====== Data segment

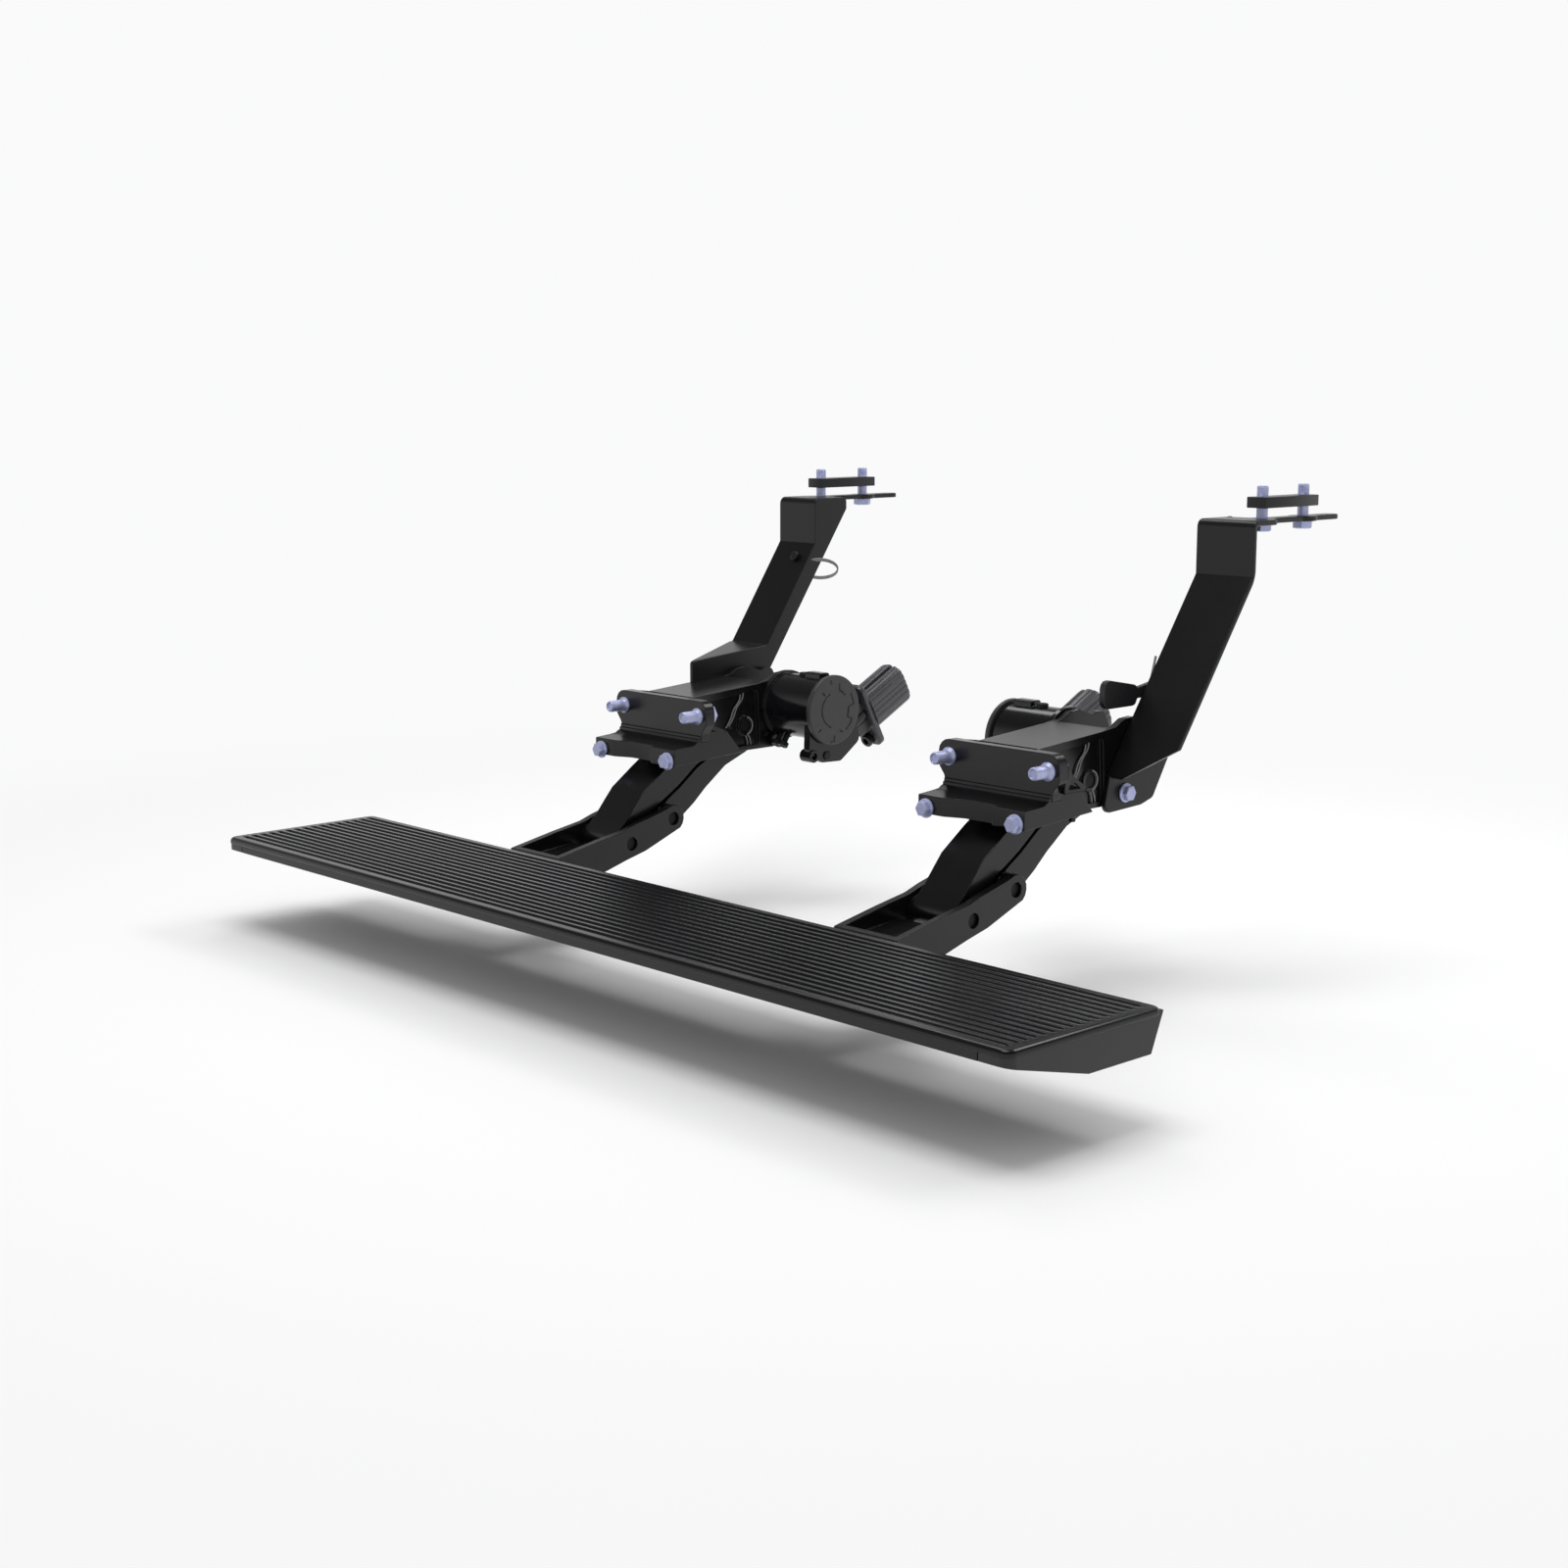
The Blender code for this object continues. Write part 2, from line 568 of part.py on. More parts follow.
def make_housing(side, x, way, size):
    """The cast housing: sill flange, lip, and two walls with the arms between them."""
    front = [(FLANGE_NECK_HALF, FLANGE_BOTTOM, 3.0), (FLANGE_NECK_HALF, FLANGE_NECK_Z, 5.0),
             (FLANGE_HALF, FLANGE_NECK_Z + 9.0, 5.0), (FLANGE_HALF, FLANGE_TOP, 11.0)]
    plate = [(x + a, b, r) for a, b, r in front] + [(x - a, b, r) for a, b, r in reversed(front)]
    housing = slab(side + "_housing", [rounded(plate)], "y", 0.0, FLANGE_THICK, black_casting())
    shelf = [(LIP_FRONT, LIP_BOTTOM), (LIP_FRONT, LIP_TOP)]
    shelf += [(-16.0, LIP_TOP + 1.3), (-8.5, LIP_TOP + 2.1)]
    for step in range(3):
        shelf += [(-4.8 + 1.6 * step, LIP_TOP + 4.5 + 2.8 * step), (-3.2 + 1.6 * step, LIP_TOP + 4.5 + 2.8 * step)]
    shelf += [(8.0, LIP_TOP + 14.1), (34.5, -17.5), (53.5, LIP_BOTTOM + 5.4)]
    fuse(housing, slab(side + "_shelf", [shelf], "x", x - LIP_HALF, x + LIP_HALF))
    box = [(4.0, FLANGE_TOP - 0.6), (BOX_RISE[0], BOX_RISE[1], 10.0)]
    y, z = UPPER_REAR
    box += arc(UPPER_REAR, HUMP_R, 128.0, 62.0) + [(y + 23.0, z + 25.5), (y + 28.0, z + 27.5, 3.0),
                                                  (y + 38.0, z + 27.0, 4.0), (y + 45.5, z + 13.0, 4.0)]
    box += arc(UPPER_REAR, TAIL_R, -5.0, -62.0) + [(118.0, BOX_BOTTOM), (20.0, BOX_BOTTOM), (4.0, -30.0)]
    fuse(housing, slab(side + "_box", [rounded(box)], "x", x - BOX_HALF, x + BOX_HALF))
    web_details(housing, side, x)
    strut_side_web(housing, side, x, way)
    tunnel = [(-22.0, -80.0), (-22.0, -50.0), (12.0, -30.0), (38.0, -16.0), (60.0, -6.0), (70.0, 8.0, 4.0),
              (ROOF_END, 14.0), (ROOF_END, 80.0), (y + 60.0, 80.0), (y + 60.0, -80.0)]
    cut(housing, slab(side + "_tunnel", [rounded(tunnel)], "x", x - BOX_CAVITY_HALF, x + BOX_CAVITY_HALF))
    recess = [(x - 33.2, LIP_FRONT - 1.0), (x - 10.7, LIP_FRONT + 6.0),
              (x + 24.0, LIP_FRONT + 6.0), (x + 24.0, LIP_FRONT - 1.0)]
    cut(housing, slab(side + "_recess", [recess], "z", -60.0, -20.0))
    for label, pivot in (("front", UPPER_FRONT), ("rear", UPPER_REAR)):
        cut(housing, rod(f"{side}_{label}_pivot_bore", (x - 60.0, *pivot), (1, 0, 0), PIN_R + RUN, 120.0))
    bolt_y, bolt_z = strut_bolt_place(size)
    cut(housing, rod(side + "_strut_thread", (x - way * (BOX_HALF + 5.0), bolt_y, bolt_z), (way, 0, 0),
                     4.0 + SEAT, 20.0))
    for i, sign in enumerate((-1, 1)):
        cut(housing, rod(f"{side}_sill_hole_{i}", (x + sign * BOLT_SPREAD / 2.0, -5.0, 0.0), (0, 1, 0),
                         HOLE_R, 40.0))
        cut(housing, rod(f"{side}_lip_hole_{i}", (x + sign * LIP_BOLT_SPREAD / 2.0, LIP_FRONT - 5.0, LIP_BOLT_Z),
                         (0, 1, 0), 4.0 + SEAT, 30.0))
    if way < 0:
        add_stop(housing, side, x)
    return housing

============

# [What is needed]
Using the data above, reproduce every line exactly.

# [The result]
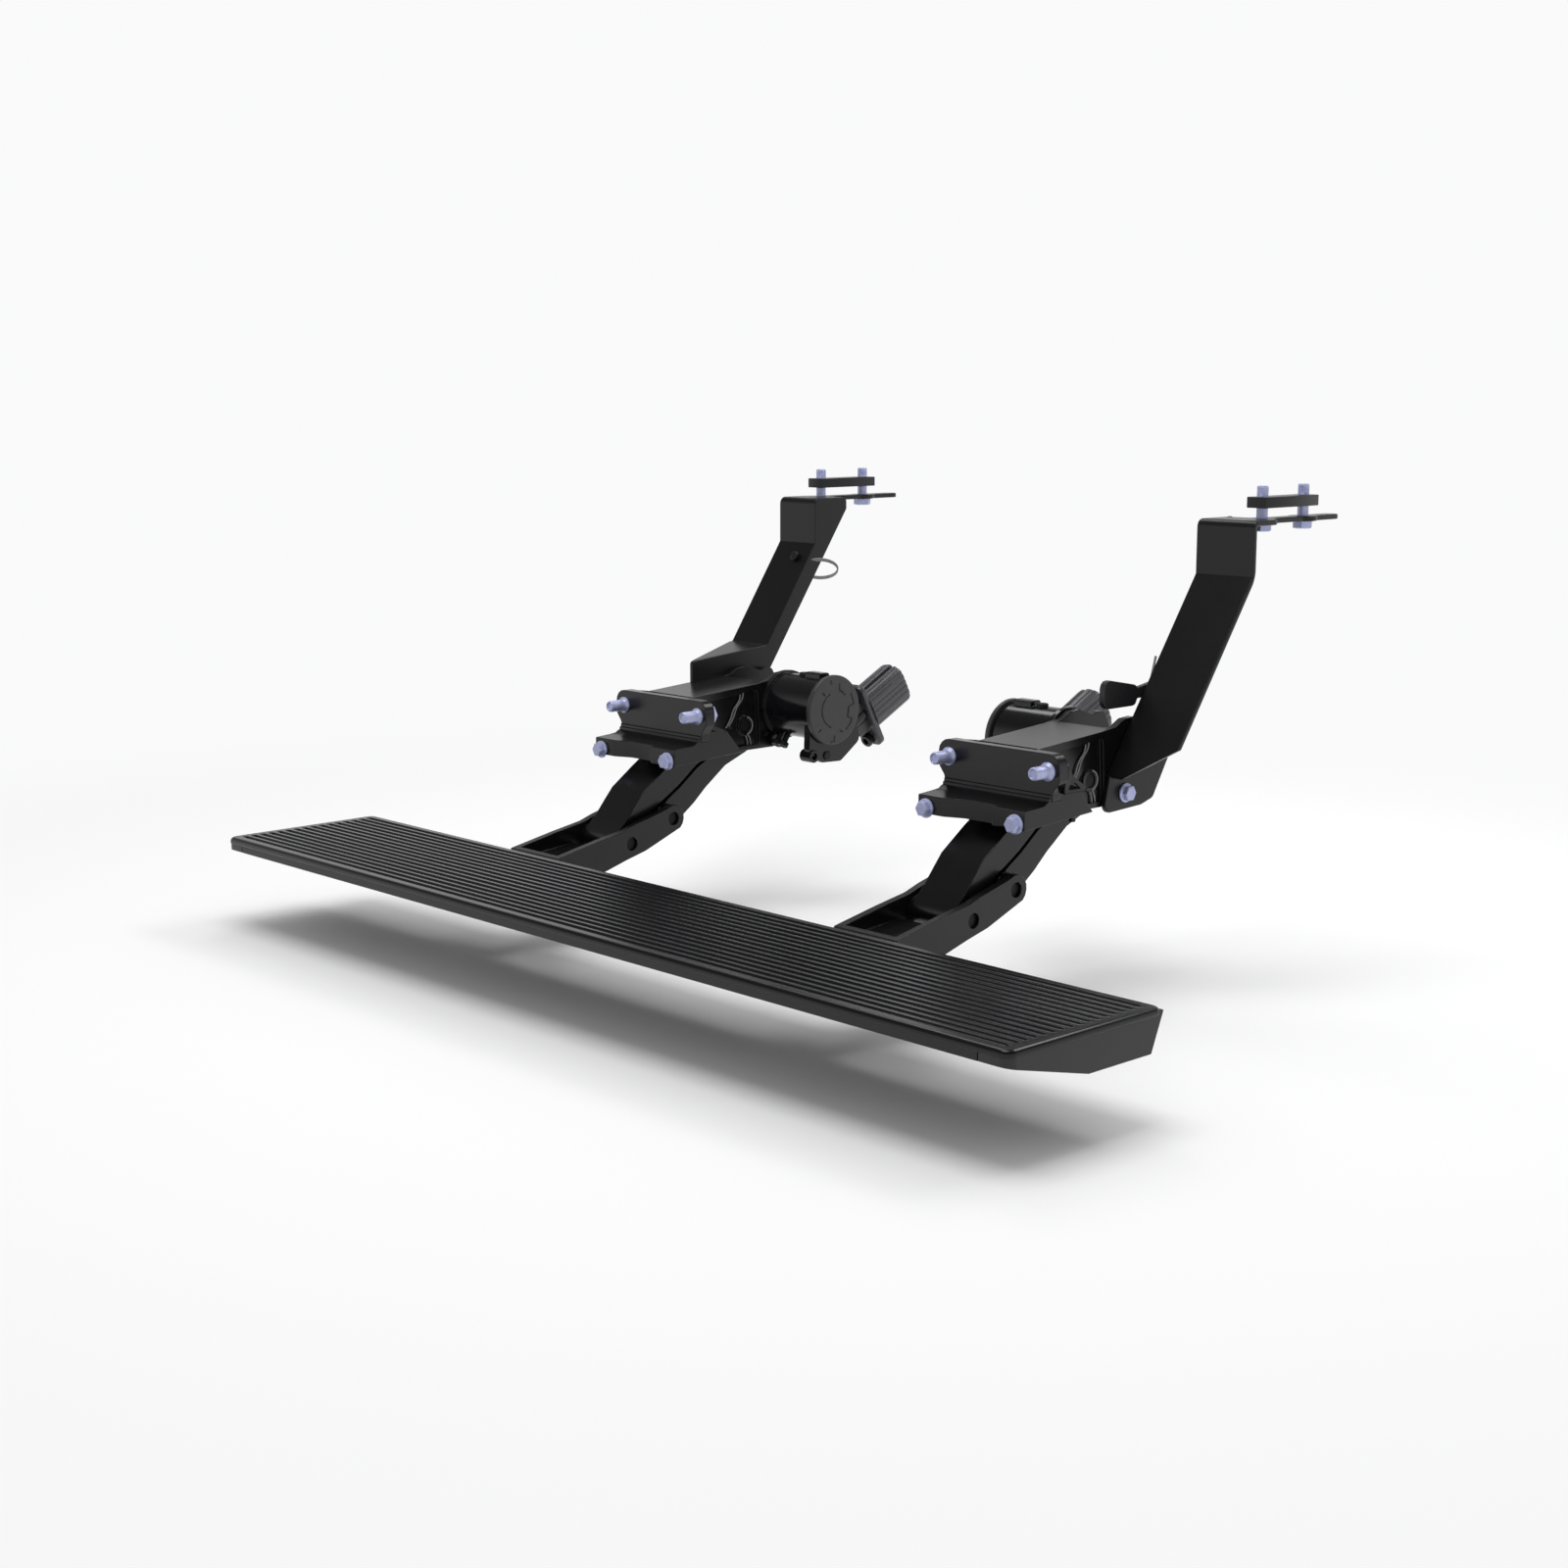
The Blender code for this object continues. Write part 2, from line 568 of part.py on. More parts follow.
def make_housing(side, x, way, size):
    """The cast housing: sill flange, lip, and two walls with the arms between them."""
    front = [(FLANGE_NECK_HALF, FLANGE_BOTTOM, 3.0), (FLANGE_NECK_HALF, FLANGE_NECK_Z, 5.0),
             (FLANGE_HALF, FLANGE_NECK_Z + 9.0, 5.0), (FLANGE_HALF, FLANGE_TOP, 11.0)]
    plate = [(x + a, b, r) for a, b, r in front] + [(x - a, b, r) for a, b, r in reversed(front)]
    housing = slab(side + "_housing", [rounded(plate)], "y", 0.0, FLANGE_THICK, black_casting())
    shelf = [(LIP_FRONT, LIP_BOTTOM), (LIP_FRONT, LIP_TOP)]
    shelf += [(-16.0, LIP_TOP + 1.3), (-8.5, LIP_TOP + 2.1)]
    for step in range(3):
        shelf += [(-4.8 + 1.6 * step, LIP_TOP + 4.5 + 2.8 * step), (-3.2 + 1.6 * step, LIP_TOP + 4.5 + 2.8 * step)]
    shelf += [(8.0, LIP_TOP + 14.1), (34.5, -17.5), (53.5, LIP_BOTTOM + 5.4)]
    fuse(housing, slab(side + "_shelf", [shelf], "x", x - LIP_HALF, x + LIP_HALF))
    box = [(4.0, FLANGE_TOP - 0.6), (BOX_RISE[0], BOX_RISE[1], 10.0)]
    y, z = UPPER_REAR
    box += arc(UPPER_REAR, HUMP_R, 128.0, 62.0) + [(y + 23.0, z + 25.5), (y + 28.0, z + 27.5, 3.0),
                                                  (y + 38.0, z + 27.0, 4.0), (y + 45.5, z + 13.0, 4.0)]
    box += arc(UPPER_REAR, TAIL_R, -5.0, -62.0) + [(118.0, BOX_BOTTOM), (20.0, BOX_BOTTOM), (4.0, -30.0)]
    fuse(housing, slab(side + "_box", [rounded(box)], "x", x - BOX_HALF, x + BOX_HALF))
    web_details(housing, side, x)
    strut_side_web(housing, side, x, way)
    tunnel = [(-22.0, -80.0), (-22.0, -50.0), (12.0, -30.0), (38.0, -16.0), (60.0, -6.0), (70.0, 8.0, 4.0),
              (ROOF_END, 14.0), (ROOF_END, 80.0), (y + 60.0, 80.0), (y + 60.0, -80.0)]
    cut(housing, slab(side + "_tunnel", [rounded(tunnel)], "x", x - BOX_CAVITY_HALF, x + BOX_CAVITY_HALF))
    recess = [(x - 33.2, LIP_FRONT - 1.0), (x - 10.7, LIP_FRONT + 6.0),
              (x + 24.0, LIP_FRONT + 6.0), (x + 24.0, LIP_FRONT - 1.0)]
    cut(housing, slab(side + "_recess", [recess], "z", -60.0, -20.0))
    for label, pivot in (("front", UPPER_FRONT), ("rear", UPPER_REAR)):
        cut(housing, rod(f"{side}_{label}_pivot_bore", (x - 60.0, *pivot), (1, 0, 0), PIN_R + RUN, 120.0))
    bolt_y, bolt_z = strut_bolt_place(size)
    cut(housing, rod(side + "_strut_thread", (x - way * (BOX_HALF + 5.0), bolt_y, bolt_z), (way, 0, 0),
                     4.0 + SEAT, 20.0))
    for i, sign in enumerate((-1, 1)):
        cut(housing, rod(f"{side}_sill_hole_{i}", (x + sign * BOLT_SPREAD / 2.0, -5.0, 0.0), (0, 1, 0),
                         HOLE_R, 40.0))
        cut(housing, rod(f"{side}_lip_hole_{i}", (x + sign * LIP_BOLT_SPREAD / 2.0, LIP_FRONT - 5.0, LIP_BOLT_Z),
                         (0, 1, 0), 4.0 + SEAT, 30.0))
    if way < 0:
        add_stop(housing, side, x)
    return housing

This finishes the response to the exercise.